SUPPLIED INFORMATION
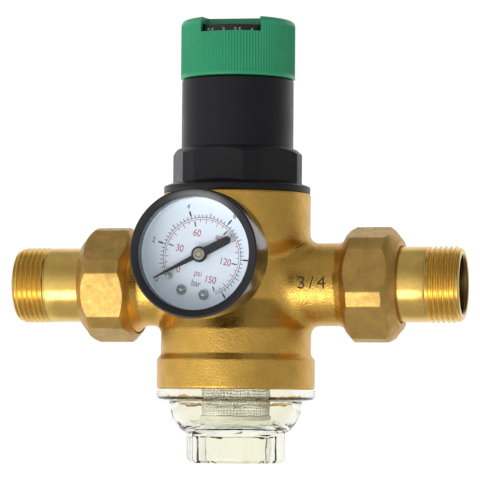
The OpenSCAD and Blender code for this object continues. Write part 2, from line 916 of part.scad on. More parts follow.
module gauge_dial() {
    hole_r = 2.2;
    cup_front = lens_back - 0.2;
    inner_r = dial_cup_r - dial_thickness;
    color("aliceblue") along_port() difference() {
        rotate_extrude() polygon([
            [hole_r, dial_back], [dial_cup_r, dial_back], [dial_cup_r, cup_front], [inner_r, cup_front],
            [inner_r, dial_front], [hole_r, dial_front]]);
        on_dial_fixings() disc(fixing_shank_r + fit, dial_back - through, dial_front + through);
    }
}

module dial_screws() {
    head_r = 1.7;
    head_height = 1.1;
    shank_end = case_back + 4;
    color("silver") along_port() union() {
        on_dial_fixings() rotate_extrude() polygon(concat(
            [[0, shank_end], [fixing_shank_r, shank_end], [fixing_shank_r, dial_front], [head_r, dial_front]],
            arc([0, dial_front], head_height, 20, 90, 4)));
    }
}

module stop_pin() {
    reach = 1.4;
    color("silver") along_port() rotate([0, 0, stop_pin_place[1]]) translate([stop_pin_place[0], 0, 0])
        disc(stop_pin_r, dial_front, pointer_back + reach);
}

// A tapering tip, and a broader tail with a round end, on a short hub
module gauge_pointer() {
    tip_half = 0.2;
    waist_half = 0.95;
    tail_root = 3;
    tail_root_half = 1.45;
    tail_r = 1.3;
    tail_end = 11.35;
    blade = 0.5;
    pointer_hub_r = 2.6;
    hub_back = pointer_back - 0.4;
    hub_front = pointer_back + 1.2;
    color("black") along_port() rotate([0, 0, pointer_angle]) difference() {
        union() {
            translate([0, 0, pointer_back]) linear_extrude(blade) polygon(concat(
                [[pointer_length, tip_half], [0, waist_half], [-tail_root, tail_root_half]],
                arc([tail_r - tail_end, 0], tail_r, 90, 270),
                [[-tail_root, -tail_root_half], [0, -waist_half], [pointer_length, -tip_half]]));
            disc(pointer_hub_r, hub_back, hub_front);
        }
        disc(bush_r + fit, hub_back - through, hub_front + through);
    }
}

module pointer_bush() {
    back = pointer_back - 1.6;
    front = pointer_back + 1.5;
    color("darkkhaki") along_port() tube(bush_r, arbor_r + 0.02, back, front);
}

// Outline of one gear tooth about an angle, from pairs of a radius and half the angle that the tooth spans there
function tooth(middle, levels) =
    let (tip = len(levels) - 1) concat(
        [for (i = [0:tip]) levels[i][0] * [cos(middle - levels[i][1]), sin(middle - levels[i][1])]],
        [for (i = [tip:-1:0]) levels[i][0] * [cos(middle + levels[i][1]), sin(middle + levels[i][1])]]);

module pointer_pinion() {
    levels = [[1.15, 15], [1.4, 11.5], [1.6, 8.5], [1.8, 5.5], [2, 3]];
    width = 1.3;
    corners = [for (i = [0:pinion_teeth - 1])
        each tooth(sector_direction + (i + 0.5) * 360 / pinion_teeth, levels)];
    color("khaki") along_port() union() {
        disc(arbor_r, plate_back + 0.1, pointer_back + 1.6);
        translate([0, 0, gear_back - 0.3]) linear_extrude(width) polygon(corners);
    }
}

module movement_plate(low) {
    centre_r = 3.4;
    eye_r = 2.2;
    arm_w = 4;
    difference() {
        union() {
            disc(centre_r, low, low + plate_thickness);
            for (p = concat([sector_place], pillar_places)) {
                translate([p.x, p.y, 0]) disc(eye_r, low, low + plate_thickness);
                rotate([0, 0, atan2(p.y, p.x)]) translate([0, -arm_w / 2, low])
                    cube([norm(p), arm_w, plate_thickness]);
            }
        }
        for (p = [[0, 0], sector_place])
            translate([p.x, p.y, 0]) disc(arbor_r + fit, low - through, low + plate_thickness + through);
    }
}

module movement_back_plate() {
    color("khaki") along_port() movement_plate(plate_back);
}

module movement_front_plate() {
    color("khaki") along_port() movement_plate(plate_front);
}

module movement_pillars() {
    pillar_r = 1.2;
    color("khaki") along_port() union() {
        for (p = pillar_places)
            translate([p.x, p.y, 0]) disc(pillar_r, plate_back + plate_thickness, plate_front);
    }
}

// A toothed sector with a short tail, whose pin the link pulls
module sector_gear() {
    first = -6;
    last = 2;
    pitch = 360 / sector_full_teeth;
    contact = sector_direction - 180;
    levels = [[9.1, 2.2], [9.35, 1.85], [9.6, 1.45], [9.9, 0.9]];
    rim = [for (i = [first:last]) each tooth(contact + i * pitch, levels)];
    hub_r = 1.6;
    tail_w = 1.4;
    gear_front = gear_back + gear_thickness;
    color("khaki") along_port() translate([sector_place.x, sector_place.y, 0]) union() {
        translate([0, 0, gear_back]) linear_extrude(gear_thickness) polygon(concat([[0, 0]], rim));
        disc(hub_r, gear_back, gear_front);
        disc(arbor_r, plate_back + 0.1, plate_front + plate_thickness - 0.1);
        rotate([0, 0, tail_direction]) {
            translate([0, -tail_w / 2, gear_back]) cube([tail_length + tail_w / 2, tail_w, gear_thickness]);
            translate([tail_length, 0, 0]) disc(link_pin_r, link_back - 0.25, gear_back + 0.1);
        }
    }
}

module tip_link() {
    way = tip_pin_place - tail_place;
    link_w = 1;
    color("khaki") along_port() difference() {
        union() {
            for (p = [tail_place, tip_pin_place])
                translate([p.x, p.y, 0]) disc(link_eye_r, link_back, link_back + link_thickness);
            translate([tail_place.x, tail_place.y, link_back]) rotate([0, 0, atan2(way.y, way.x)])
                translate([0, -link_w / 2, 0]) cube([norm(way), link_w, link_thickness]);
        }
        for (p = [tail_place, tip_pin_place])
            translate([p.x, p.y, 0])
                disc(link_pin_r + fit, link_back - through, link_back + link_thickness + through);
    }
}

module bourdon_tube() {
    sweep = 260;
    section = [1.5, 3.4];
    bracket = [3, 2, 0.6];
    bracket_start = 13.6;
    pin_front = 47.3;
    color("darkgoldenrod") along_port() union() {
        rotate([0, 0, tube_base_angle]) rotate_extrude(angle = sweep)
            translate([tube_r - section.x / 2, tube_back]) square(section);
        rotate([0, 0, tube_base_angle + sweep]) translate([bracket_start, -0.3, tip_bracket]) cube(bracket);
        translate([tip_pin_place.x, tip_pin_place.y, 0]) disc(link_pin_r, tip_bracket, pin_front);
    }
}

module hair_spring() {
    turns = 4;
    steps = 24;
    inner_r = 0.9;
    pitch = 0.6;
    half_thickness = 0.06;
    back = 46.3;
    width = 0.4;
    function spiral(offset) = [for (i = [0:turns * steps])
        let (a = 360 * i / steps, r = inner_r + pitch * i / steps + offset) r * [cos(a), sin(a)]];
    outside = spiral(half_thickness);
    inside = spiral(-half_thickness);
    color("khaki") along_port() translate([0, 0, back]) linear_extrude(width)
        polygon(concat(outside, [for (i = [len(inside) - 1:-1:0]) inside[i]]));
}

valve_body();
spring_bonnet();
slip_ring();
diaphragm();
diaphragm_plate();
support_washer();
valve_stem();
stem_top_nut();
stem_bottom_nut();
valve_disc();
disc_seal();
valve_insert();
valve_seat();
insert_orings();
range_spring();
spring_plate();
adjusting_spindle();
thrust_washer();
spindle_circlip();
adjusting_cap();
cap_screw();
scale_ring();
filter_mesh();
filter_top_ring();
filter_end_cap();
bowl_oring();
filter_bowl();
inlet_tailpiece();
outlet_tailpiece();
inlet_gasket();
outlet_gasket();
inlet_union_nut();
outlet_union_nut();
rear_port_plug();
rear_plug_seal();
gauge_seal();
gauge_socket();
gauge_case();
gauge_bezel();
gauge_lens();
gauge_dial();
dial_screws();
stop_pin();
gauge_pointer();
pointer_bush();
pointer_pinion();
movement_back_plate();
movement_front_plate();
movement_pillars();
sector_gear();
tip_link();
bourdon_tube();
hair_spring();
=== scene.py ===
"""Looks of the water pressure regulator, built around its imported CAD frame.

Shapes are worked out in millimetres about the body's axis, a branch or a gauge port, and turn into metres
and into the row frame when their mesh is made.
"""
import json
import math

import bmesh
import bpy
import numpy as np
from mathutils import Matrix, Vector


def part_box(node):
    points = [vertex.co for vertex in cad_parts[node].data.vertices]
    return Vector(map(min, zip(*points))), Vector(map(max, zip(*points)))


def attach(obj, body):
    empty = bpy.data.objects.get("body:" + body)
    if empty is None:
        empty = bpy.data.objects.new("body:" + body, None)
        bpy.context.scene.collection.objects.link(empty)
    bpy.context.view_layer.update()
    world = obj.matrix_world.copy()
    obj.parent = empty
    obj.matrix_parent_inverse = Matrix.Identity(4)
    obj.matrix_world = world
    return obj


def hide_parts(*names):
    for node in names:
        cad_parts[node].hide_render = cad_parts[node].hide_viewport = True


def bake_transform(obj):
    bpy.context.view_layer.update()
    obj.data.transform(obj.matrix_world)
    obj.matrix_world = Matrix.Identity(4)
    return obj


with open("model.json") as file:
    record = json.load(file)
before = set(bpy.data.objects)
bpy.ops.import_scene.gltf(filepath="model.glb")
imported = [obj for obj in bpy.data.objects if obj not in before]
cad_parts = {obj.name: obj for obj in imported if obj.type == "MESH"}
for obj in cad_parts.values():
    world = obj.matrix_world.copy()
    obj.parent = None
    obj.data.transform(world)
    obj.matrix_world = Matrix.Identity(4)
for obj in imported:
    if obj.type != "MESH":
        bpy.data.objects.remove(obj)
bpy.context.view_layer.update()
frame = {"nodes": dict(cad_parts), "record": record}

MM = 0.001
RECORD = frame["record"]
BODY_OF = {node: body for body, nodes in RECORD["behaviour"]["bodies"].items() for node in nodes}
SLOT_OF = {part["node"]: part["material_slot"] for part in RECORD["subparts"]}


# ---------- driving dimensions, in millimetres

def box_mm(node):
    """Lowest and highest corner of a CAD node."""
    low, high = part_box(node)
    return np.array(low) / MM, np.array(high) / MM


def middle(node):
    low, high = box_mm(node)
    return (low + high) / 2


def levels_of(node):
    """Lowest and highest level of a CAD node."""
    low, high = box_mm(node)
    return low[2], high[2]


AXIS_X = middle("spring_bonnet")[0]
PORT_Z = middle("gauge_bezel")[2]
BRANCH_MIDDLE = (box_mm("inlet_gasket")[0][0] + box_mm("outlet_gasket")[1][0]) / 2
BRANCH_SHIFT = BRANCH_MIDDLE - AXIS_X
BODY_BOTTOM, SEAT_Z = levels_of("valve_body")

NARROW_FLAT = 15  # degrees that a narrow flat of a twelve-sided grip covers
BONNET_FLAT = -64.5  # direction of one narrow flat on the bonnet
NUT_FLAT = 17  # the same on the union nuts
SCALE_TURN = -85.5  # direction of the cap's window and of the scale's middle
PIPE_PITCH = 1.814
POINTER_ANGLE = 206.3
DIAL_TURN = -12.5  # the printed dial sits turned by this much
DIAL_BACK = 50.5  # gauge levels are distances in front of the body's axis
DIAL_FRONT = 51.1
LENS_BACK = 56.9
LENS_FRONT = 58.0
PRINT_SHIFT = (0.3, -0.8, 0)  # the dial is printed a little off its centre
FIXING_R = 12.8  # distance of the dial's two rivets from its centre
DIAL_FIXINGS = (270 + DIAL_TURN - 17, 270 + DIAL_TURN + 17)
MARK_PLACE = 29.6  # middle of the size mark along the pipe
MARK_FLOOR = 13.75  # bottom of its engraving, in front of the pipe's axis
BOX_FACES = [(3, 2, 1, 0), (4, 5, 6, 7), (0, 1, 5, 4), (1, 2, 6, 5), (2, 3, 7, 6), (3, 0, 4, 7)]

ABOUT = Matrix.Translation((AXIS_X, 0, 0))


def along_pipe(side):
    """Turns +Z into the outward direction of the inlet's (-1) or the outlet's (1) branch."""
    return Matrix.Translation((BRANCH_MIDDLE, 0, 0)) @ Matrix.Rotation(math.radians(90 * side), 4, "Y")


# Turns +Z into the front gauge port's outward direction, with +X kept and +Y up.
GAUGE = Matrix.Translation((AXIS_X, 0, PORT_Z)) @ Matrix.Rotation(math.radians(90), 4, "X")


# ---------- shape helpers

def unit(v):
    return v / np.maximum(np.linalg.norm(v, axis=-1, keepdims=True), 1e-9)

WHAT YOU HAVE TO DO
The lines to be given again exactly are those from the one containing "valve_body();" up to and including the one containing "obj.matrix_parent_inverse = Matrix.Identity(4)".

CORRECT ANSWER
valve_body();
spring_bonnet();
slip_ring();
diaphragm();
diaphragm_plate();
support_washer();
valve_stem();
stem_top_nut();
stem_bottom_nut();
valve_disc();
disc_seal();
valve_insert();
valve_seat();
insert_orings();
range_spring();
spring_plate();
adjusting_spindle();
thrust_washer();
spindle_circlip();
adjusting_cap();
cap_screw();
scale_ring();
filter_mesh();
filter_top_ring();
filter_end_cap();
bowl_oring();
filter_bowl();
inlet_tailpiece();
outlet_tailpiece();
inlet_gasket();
outlet_gasket();
inlet_union_nut();
outlet_union_nut();
rear_port_plug();
rear_plug_seal();
gauge_seal();
gauge_socket();
gauge_case();
gauge_bezel();
gauge_lens();
gauge_dial();
dial_screws();
stop_pin();
gauge_pointer();
pointer_bush();
pointer_pinion();
movement_back_plate();
movement_front_plate();
movement_pillars();
sector_gear();
tip_link();
bourdon_tube();
hair_spring();
=== scene.py ===
"""Looks of the water pressure regulator, built around its imported CAD frame.

Shapes are worked out in millimetres about the body's axis, a branch or a gauge port, and turn into metres
and into the row frame when their mesh is made.
"""
import json
import math

import bmesh
import bpy
import numpy as np
from mathutils import Matrix, Vector


def part_box(node):
    points = [vertex.co for vertex in cad_parts[node].data.vertices]
    return Vector(map(min, zip(*points))), Vector(map(max, zip(*points)))


def attach(obj, body):
    empty = bpy.data.objects.get("body:" + body)
    if empty is None:
        empty = bpy.data.objects.new("body:" + body, None)
        bpy.context.scene.collection.objects.link(empty)
    bpy.context.view_layer.update()
    world = obj.matrix_world.copy()
    obj.parent = empty
    obj.matrix_parent_inverse = Matrix.Identity(4)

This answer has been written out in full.